That in turn should give investors greater comfort in owning junk bonds. So even if market interest rates overall rise with an economic recovery, junk bond yields may not rise as much as, say, Treasury yields. Remember: Sharply rising rates are bad for bond mutual funds because they depress the value of older bonds in the portfolio.

* Even if the economy remains slow, junk bond defaults aren’t expected to rise significantly next year. “Most of the companies that needed to be restructured have already done so,” says Christopher Molumphy, senior portfolio manager at the Franklin AGE junk fund.

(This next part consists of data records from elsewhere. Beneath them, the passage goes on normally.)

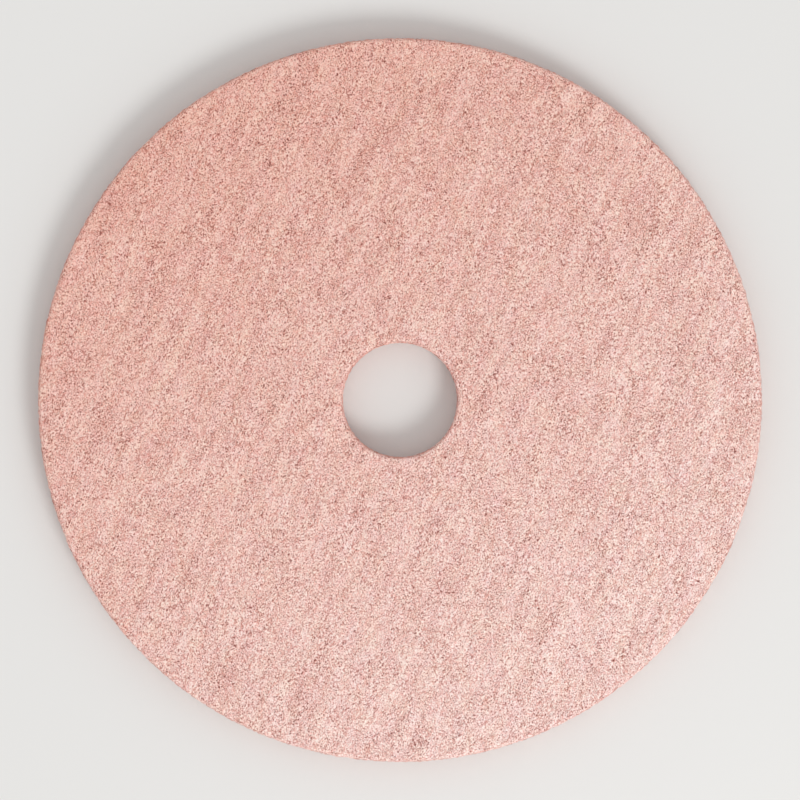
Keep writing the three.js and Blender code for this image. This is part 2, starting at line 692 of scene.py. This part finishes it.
def around_axis(radius, angle, height):
    """The place at a radius, angle and height."""
    return Vector((radius * math.cos(angle), radius * math.sin(angle), height))


def face_fibres(name, height, count, seed):
    """Strands over the whole of the upper or the lower face. The seed also turns the sunflower."""
    chance = Random(seed)
    inner, outer = BORE_RADIUS + SKIN_DEPTH, RIM_RADIUS - SKIN_DEPTH
    runs, tones = [], []
    for i in range(count):
        radius = math.sqrt(inner**2 + (outer**2 - inner**2) * (i + 0.5) / count)
        place = around_axis(radius, seed + i * GOLDEN_ANGLE, height)
        place += Vector((chance.uniform(-SHIFT, SHIFT), chance.uniform(-SHIFT, SHIFT), 0))
        lean = LINE_ANGLE + math.radians(chance.gauss(0, FACE_LEAN))
        heading = Vector((math.cos(lean), math.sin(lean), 0))
        half = heading * FIBRE_STEP * (FACE_POINTS - 1) / 2
        runs.append(walk(place - half, heading, FACE_POINTS, chance.uniform(0, FACE_ARCH), chance))
        tones.append(chance.random())
    strands(name, runs, tones, staple)


for number in (1, 2, 3):
    face_fibres(f"upper_fibres_{number}", THICKNESS, FACE_STRANDS, seed=number)
face_fibres("lower_fibres", 0.0, LOWER_STRANDS, seed=4)

# %% [markdown]
# ## The cut walls
# The die cuts the web on end, so its walls show the layers: short lengths of fibre that lie nearly
# level, and cut ends that stand out a little, which keeps the outline from being razor sharp.

# %% One fibre on a wall
WALL_POINTS = 6
WALL_ARCH = 0.4 * MM
WALL_LEAN = 20  # degrees, the spread about the level
END_ROOT = 0.8 * MM  # a cut end starts this far inside the skin
END_LENGTHS = (1.2 * MM, 2.0 * MM)
END_DROOP = 0.3  # the share of its reach that a bent end loses
END_ASIDE = 0.6  # the spread of how far an end bends round the wall, as a share of its length
END_RISE = 0.3  # and of how far it bends up or down


def wall_fibre(place, around, chance):
    """A short fibre that lies nearly level on a wall."""
    rise = math.tan(math.radians(chance.gauss(0, WALL_LEAN)))
    heading = (around * chance.choice((-1, 1)) + Vector((0, 0, rise))).normalized()
    return walk(place, heading, WALL_POINTS, chance.uniform(0, WALL_ARCH), chance)


def cut_end(place, away, around, chance):
    """A fibre's cut end, which leaves the wall and bends aside."""
    aside = around * chance.gauss(0, END_ASIDE) + Vector((0, 0, chance.gauss(0, END_RISE)))
    length = chance.uniform(*END_LENGTHS)
    shares = [step / (WALL_POINTS - 1) for step in range(WALL_POINTS)]
    root = place - away * END_ROOT
    run = [root + (away * s * (1 - END_DROOP * s) + aside * s**2) * length for s in shares]
    for point in run:
        point.z = min(max(point.z, FIBRE_RADIUS), THICKNESS - FIBRE_RADIUS)
    return run


# %% Fibres on the rim and in the hole
RIM_STRANDS = 5000
BORE_STRANDS = 900
END_SHARE = 0.3  # this share of a wall's strands are cut ends
CUT_EDGE = 0.4 * MM  # walls' strands start at least this far from the faces


def wall_fibres(name, seed):
    """Strands over the rim and over the wall of the hole, as one piece."""
    chance = Random(seed)
    runs, tones = [], []
    walls = ((RIM_RADIUS - SKIN_DEPTH, 1, RIM_STRANDS), (BORE_RADIUS + SKIN_DEPTH, -1, BORE_STRANDS))
    for radius, side, count in walls:
        for i in range(count):
            angle = i * GOLDEN_ANGLE
            place = around_axis(radius, angle, chance.uniform(CUT_EDGE, THICKNESS - CUT_EDGE))
            away = around_axis(side, angle, 0)
            around = around_axis(1, angle + math.pi / 2, 0)
            if chance.random() < END_SHARE:
                runs.append(cut_end(place, away, around, chance))
            else:
                runs.append(wall_fibre(place, around, chance))
            tones.append(chance.random())
    strands(name, runs, tones, staple)


wall_fibres("edge_fibres", seed=5)
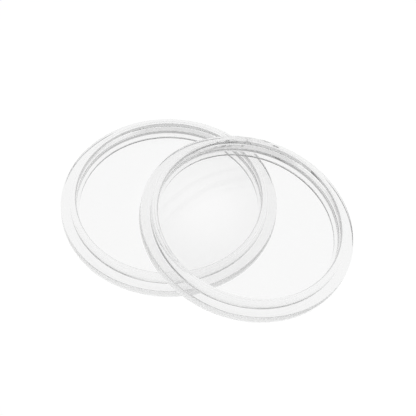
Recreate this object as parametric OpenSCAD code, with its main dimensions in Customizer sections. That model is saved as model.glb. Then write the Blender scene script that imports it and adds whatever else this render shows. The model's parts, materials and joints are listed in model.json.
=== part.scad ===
// Round coin capsule: two clear press-together halves, shown open.
// The base lies flat, and the lid leans on the base's ring with its bore up.
// Millimetres, +Z up. The origin is the centre of the base on the table.

/* [Half] */
// Outer diameter of the flange
flange_d = 41; // [39.5:0.5:60]
// Thickness of the flange
flange_t = 1.9; // [1.2:0.1:3]
// Diameter of the bore that the coin sits in
seat_d = 35; // [20:0.5:36.5]
// Wall of the ring round the bore
ring_wall = 1.2; // [1:0.1:1.6]
// Height of the ring above the flange
ring_h = 2; // [1:0.1:4]
// Thickness of the window
window_t = 0.6; // [0.5:0.05:1.2]
// Depth of the recess that keeps the window off the table
foot_h = 0.5; // [0.1:0.05:0.8]
// How far the foot ring reaches in under the window
foot_lip = 0.5; // [0:0.1:2]

/* [Edges] */
// Radius on the outer edges of the flange and the ring
edge_r = 0.25; // [0.1:0.05:0.3]
// Radius where the ring meets the flange
root_r = 0.2; // [0.1:0.05:0.4]
// Radius between the bore and the window
floor_r = 0.15; // [0.1:0.05:0.5]
// Width of the lead-in at the mouth of the bore
lead_in = 0.2; // [0.1:0.05:0.25]
// Depth of the lead-in
lead_depth = 0.35; // [0.1:0.05:0.8]

/* [Closing fit] */
// Width of the tongue on the lid's ring
tongue_w = 0.35; // [0.25:0.05:0.4]
// Height of the tongue
tongue_h = 0.35; // [0.2:0.05:0.6]
// Gap between the tongue and each wall of its groove
tongue_gap = 0.05; // [0.02:0.01:0.08]

/* [Layout] */
// Lean of the lid from level
lean_angle = 11.5; // [10:0.5:14]
// Sideways shift of the lid, square to the lean
side_shift = 5.5; // [0:0.5:8]
// Gap between the leaning lid and the base's ring
lean_gap = 0.05; // [0.02:0.01:0.2]

/* [Hidden] */
$fn = 96;
clear_tint = [0.9, 0.93, 0.95, 0.5];
arc_steps = 4;

flange_r = flange_d / 2;
seat_r = seat_d / 2;
ring_r = seat_r + ring_wall;
foot_r = seat_r - foot_lip;
ring_top = flange_t + ring_h;
floor_z = foot_h + window_t;

// The tongue and its groove run round the middle of the ring's top.
tongue_r = seat_r + (lead_in + ring_wall - edge_r) / 2;
groove_w = tongue_w + 2 * tongue_gap;
groove_h = tongue_h + tongue_gap;

// The lid's outer edge touches the table, and its window passes the gap
// above the rounded top edge of the base's ring.
lid_z = (flange_r - edge_r) * sin(lean_angle) + edge_r * (1 - cos(lean_angle));
rest_x = ring_r - edge_r;
rest_z = ring_top - edge_r;
lid_rise = cos(lean_angle) * (rest_z - lid_z) + edge_r + lean_gap - foot_h;
lid_x = rest_x + lid_rise / sin(lean_angle);

// Points of an arc about centre, from one angle to another
function arc(centre, radius, from, to) =
    [for (i = [0 : arc_steps])
        centre + radius * [cos(from + (to - from) * i / arc_steps),
                           sin(from + (to - from) * i / arc_steps)]];

// Half section of a shell, from the middle of its underside round to its floor
function shell_outline() = concat(
    [[0, foot_h], [foot_r, foot_h], [foot_r, 0]],
    arc([flange_r - edge_r, edge_r], edge_r, -90, 0),
    arc([flange_r - edge_r, flange_t - edge_r], edge_r, 0, 90),
    arc([ring_r + root_r, flange_t + root_r], root_r, 270, 180),
    arc([ring_r - edge_r, ring_top - edge_r], edge_r, 0, 90),
    [[seat_r + lead_in, ring_top], [seat_r, ring_top - lead_depth]],
    arc([seat_r - floor_r, floor_z + floor_r], floor_r, 0, -90),
    [[0, floor_z]]);

module shell() {
    rotate_extrude()
        polygon(shell_outline());
}

// Square band round the axis, centred on the tongue's radius
module closing_band(width, low, high) {
    rotate_extrude()
        translate([tongue_r - width / 2, low])
            square([width, high - low]);
}

module base_shell() {
    color(clear_tint)
        difference() {
            shell();
            closing_band(groove_w, ring_top - groove_h, ring_top + edge_r);
        }
}

module lid_shell() {
    color(clear_tint)
        translate([lid_x, -side_shift, lid_z])
            rotate([0, lean_angle, 0])
                union() {
                    shell();
                    closing_band(tongue_w, ring_top - edge_r, ring_top + tongue_h);
                }
}

base_shell();
lid_shell();
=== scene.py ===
import json
import math
import bpy
import bmesh
from mathutils import Matrix, Vector


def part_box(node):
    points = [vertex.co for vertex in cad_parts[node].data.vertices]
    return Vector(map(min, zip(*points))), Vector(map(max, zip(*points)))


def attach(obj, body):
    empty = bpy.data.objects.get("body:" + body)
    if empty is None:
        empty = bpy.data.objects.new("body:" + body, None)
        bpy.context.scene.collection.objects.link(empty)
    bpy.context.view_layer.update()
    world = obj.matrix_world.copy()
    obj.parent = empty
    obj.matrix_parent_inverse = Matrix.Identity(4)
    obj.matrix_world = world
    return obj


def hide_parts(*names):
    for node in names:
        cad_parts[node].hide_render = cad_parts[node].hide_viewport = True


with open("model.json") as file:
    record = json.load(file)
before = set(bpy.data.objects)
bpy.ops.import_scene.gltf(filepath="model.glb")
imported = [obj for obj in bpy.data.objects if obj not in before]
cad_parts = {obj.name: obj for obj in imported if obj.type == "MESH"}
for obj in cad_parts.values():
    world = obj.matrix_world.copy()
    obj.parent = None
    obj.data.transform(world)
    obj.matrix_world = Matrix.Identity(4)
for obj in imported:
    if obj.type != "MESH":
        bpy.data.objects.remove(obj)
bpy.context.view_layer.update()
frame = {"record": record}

mm = 0.001
mounts = {m["name"]: m for m in frame["record"]["mounts"]}
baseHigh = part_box("base_shell")[1]

shellSizes = {
    "flangeRadius": baseHigh.x,
    "ringTop": baseHigh.z,
    "seatRadius": mounts["base_seat"]["dims"]["r_mm"] * mm,
    "flangeThickness": 1.9 * mm,
    "ringWall": 1.2 * mm,
    "windowThickness": 0.6 * mm,
    "footHeight": 0.5 * mm,
    "footRadius": 17.0 * mm,
    "edgeRadius": 0.25 * mm,
    "rootRadius": 0.2 * mm,
    "floorRadius": 0.15 * mm,
    "leadIn": 0.2 * mm,
    "leadDepth": 0.35 * mm,
    "closingRadius": 18.075 * mm,
    "tongueWidth": 0.35 * mm,
    "tongueHeight": 0.35 * mm,
    "tongueGap": 0.05 * mm,
    "sides": 1024,
    "roundSteps": 5,
    "smoothAngle": 30,      # degrees past which an edge stays sharp
}
findWithin = 0.02 * mm      # how near an edge has to be to be found by its place


def deselectAll():
    bpy.ops.object.select_all(action="DESELECT")


def editFaces(obj, pick):
    # Selects the faces that pick says yes to, in edit mode
    mesh = bmesh.from_edit_mesh(obj.data)
    for face in mesh.faces:
        face.select_set(False)
    mesh.select_flush(False)
    for face in mesh.faces:
        if pick(face):
            face.select_set(True)
    bmesh.update_edit_mesh(obj.data)


def roundRing(obj, radius, height, amount, steps):
    # Bevels the ring of edges that lies at this radius and height
    mesh = bmesh.from_edit_mesh(obj.data)
    for face in mesh.faces:
        face.select_set(False)
    mesh.select_flush(False)
    count = 0
    for edge in mesh.edges:
        ends = [v.co for v in edge.verts]
        if all(abs(math.hypot(c.x, c.y) - radius) < findWithin
               and abs(c.z - height) < findWithin for c in ends):
            edge.select_set(True)
            count += 1
    bmesh.update_edit_mesh(obj.data)
    print("  rounding", count, "edges at", round(radius / mm, 3), round(height / mm, 3))
    bpy.ops.mesh.bevel(offset=amount, offset_type="OFFSET", segments=steps, affect="EDGES",
                       clamp_overlap=True)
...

In this year’s wimpy economy, the volume of junk bonds that went into default totaled $7.5 billion in the first three quarters of the year, says Richard Lehmann of the Bond Investors Assn. in Miami Lakes, Fla. In contrast, defaults totaled $28.5 billion in 1990 and $23.3 billion last year. (The total size of the junk bond market is somewhere between $200 billion and $300 billion.)

* Short-term interest rates remain woefully puny. That should continue to encourage investors to look for higher yields elsewhere. And junk bonds remain the highest-yielding securities around.

What are the big risks? A continuing surge in junk-bond refinancings could burden investors from time to time, causing them to pull away simply because supply temporarily exceeds demand. Likewise, a major, unforeseen international crisis could force interest rates up and the economy down, a double-whammy for junk bonds.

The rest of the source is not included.